As more Ukrainian citizens join their president's call to fight off Russia's invading forces, one student says she has put her college degree on hold in order to "to save my country, to save my friends, to save my family, to save my little sister."

Maryna Mazur—a 22-year-old Ukrainian native who had been studying for her business degree in Berlin, Germany—says that she decided to return to her home country to join the fight.

"I want to join the fight," she told Newsmax TV, "Nothing matters now apart from my family staying alive ... and to kill as many Russians as I can. ... I have no mercy for those people."

"I wish there was no war," she continued. "I would never think that I would say that I'm willing to kill a person. But I have so much hatred to people who probably bombed my house, my parents' house near Kyiv, to people who bombed my friend's house in Kyiv, and my ex-school."

"My life is not any more valuable than those of Ukrainian military, of those men and women who protect our country," she continued. "So, it is my duty to give and make anything, anything I can to help."

Ukrainian student returns home kill Russians invasion
A Ukrainian student says she stopped working on her business degree in Germany so she could return to her home country and fight off invading Russian forces. In this photo, Ukrainian servicemen guard the checkpoint in Independence Square on March 4, 2022, in Kyiv, Ukraine. Anastasia Vlasova/Getty

At the start of the Russian invasion last week, Ukrainian President Volodymyr Zelensky tweeted, "We will give weapons to anyone who wants to defend the country. Be ready to support Ukraine in the squares of our cities."

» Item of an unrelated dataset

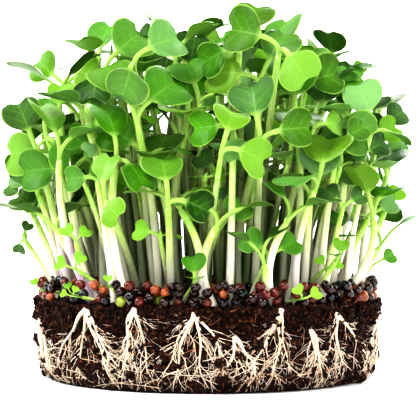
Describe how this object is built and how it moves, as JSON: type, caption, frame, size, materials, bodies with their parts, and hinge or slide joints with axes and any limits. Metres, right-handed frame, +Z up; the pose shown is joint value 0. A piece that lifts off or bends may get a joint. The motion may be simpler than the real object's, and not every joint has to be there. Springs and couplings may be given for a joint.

Ukrainian civilians have been helping set up roadblocks with sandbags and spare tires as well as removing road signs to help slow down Russian military vehicles, the Kyiv Post reported.

The calls for citizen volunteers and fighters have intensified as Russian strikes hit military, civilian and infrastructure targets across the country, killing hundreds of civilians.

Russian forces have attacked a kindergarten and orphanage in northeastern Ukraine and a hospital in the southeast, according to Human Rights Watch. The attacks reportedly killed civilians, including some children.

One of the Ukrainian Ministry of Defense's recent social media posts asked citizens to inform the ministry of Russian troop movements and to make explosive Molotov cocktails to fight off the Russians.

Answering the call, one Ukrainian business, Pravda Brewery in the western city of Lviv, began mass-producing Molotov cocktails.

The brewery's owner, Yuri Zastavny, said his business couldn't produce beer during the invasion. So instead they chose to make the homemade firebombs using their many bottles and the knowledge of workers who already knew how to make them.

Similarly, Ihor Tokarivsky, the owner of a company that erects mobile telephone towers across Ukraine, has purchased steel to make anti-tank weapons for fighting off Russian forces.

With a group of seven employees and 10 other volunteers from neighboring businesses, he has made over 50 tank traps, each weighing 881 pounds. The traps can hook and lift any vehicles that drive into them, making their undersides more vulnerable to weapons, according to Military Times.

The business is also making "hedgehogs," smaller objects made of spiky sharpened steel rods that will puncture even the heaviest tires on military vehicles. Tokarivsky said he had enough steel to make 11,000 hedgehogs.

Some 1.2 million refugees have fled Ukraine since Russia invaded on February 24, United Nations High Commissioner for Refugees (UNCHR) Filippo Grandi said on Friday. About half arrived in neighboring Poland, while others immigrated to Hungary, Moldova, Romania and Slovakia.

The exodus marks the fastest movement of refugees during this century, according to the Associated Press.

Newsweek reached out to the Ukrainian Embassy in Washington, D.C., for comment.